EXERCISE BRIEF: Find each line holding the word "count" and give the total alone.

INPUT MATERIAL:

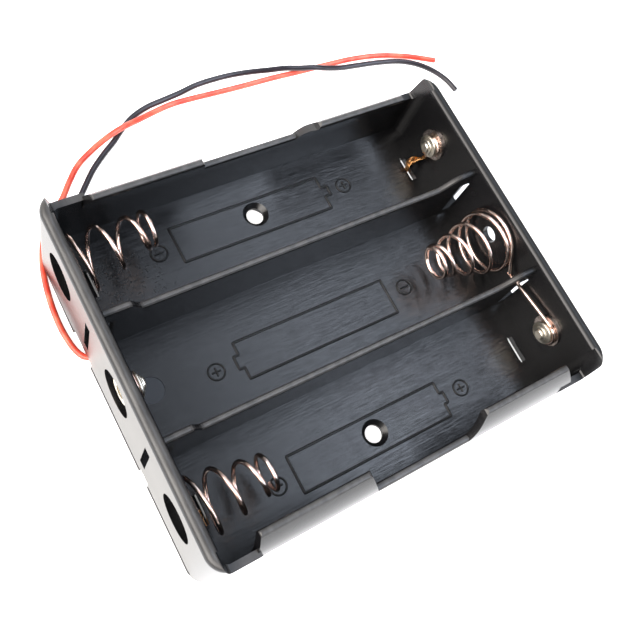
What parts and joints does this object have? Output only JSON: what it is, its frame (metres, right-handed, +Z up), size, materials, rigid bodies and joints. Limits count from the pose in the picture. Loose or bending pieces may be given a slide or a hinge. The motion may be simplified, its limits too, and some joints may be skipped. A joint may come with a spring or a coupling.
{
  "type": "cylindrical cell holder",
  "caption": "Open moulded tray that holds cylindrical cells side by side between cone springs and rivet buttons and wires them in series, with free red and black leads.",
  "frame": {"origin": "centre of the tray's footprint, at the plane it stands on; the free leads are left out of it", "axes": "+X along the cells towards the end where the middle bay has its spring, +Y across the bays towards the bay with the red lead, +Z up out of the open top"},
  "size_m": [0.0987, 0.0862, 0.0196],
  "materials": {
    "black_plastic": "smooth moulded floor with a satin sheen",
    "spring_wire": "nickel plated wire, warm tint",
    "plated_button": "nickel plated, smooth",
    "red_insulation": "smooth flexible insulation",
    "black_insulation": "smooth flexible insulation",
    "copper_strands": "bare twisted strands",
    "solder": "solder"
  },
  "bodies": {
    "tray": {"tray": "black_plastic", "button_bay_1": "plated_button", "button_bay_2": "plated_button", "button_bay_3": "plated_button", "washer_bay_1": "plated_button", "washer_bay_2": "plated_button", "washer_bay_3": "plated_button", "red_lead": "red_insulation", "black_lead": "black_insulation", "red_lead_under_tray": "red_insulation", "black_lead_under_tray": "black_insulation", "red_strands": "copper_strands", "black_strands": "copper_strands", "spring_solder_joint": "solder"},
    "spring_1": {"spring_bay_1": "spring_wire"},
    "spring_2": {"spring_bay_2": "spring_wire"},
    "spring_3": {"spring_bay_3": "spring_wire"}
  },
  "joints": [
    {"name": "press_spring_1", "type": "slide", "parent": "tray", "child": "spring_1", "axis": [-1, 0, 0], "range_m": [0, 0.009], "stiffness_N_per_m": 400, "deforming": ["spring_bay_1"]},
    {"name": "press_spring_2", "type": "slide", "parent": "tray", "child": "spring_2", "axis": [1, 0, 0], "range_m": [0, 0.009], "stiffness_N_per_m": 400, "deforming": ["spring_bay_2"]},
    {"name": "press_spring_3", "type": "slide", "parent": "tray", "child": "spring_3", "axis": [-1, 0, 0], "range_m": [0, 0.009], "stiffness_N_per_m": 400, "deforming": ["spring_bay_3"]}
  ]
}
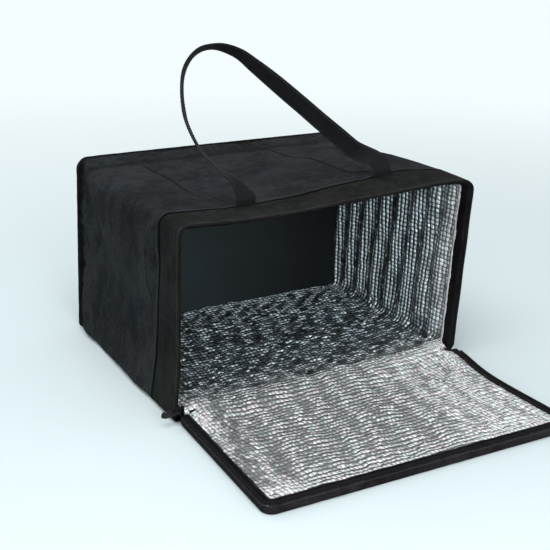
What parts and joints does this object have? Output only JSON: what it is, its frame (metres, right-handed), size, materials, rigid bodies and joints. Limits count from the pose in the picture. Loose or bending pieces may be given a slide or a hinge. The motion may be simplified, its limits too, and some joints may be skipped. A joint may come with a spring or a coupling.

...

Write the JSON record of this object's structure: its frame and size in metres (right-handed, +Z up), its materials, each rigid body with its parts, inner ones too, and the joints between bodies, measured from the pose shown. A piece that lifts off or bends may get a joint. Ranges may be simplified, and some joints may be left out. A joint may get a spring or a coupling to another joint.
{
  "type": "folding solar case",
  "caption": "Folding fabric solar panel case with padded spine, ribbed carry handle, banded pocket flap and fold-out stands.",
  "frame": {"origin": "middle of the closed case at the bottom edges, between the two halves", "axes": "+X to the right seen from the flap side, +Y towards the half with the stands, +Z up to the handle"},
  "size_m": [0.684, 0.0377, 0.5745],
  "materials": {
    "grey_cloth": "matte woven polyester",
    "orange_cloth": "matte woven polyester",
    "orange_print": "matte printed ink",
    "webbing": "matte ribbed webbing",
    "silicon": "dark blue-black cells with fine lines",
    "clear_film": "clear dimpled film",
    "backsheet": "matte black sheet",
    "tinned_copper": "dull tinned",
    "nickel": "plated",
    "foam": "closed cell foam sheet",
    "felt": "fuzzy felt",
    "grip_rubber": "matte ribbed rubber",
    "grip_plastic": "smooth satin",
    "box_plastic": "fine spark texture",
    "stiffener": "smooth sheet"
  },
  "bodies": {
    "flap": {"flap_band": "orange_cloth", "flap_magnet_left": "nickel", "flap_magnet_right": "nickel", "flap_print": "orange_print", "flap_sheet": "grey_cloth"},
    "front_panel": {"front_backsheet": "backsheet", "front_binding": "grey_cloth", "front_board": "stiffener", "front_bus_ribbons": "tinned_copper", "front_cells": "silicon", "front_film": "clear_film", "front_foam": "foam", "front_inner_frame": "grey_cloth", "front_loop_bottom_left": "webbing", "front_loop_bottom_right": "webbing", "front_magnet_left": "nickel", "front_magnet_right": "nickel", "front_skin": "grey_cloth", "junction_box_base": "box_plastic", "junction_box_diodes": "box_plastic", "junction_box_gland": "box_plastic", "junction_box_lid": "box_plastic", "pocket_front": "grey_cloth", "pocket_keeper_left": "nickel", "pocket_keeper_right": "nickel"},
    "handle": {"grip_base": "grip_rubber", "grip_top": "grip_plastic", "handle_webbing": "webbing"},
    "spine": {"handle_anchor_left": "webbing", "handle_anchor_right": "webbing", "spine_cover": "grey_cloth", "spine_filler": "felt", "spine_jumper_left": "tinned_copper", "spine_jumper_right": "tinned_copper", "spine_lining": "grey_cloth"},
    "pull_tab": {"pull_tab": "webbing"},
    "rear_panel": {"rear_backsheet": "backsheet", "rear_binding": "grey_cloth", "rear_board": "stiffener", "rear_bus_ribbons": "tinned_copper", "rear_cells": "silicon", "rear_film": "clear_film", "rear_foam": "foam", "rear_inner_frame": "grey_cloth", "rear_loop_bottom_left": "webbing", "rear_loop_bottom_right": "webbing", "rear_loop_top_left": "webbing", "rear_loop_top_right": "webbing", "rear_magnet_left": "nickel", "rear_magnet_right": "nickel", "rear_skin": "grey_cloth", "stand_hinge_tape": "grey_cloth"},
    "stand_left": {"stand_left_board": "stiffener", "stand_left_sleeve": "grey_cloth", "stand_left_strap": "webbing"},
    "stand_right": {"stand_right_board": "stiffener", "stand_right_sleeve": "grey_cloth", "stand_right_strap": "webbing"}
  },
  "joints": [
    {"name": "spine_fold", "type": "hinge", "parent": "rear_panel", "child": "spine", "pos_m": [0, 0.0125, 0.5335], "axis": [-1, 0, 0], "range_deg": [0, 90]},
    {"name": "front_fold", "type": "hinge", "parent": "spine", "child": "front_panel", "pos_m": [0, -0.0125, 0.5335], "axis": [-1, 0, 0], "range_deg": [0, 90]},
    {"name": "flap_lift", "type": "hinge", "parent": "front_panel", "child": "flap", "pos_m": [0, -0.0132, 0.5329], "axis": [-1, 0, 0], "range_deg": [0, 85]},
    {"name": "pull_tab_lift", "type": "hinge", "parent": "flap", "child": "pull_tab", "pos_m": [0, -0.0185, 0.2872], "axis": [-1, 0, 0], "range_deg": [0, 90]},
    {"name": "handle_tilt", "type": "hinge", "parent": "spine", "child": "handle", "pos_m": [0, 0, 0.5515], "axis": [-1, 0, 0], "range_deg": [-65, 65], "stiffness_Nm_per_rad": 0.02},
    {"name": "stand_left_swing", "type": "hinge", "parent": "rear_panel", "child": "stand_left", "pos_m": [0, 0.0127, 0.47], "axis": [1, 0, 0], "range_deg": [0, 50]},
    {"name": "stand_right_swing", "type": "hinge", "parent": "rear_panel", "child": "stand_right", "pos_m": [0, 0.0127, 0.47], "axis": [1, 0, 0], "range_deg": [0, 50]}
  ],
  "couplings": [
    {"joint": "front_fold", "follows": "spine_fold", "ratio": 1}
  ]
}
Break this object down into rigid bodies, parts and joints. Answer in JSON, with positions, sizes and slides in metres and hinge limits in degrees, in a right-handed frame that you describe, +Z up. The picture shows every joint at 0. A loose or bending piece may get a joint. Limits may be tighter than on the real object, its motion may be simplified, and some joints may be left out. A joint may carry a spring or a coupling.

RESPONSE BELOW: 2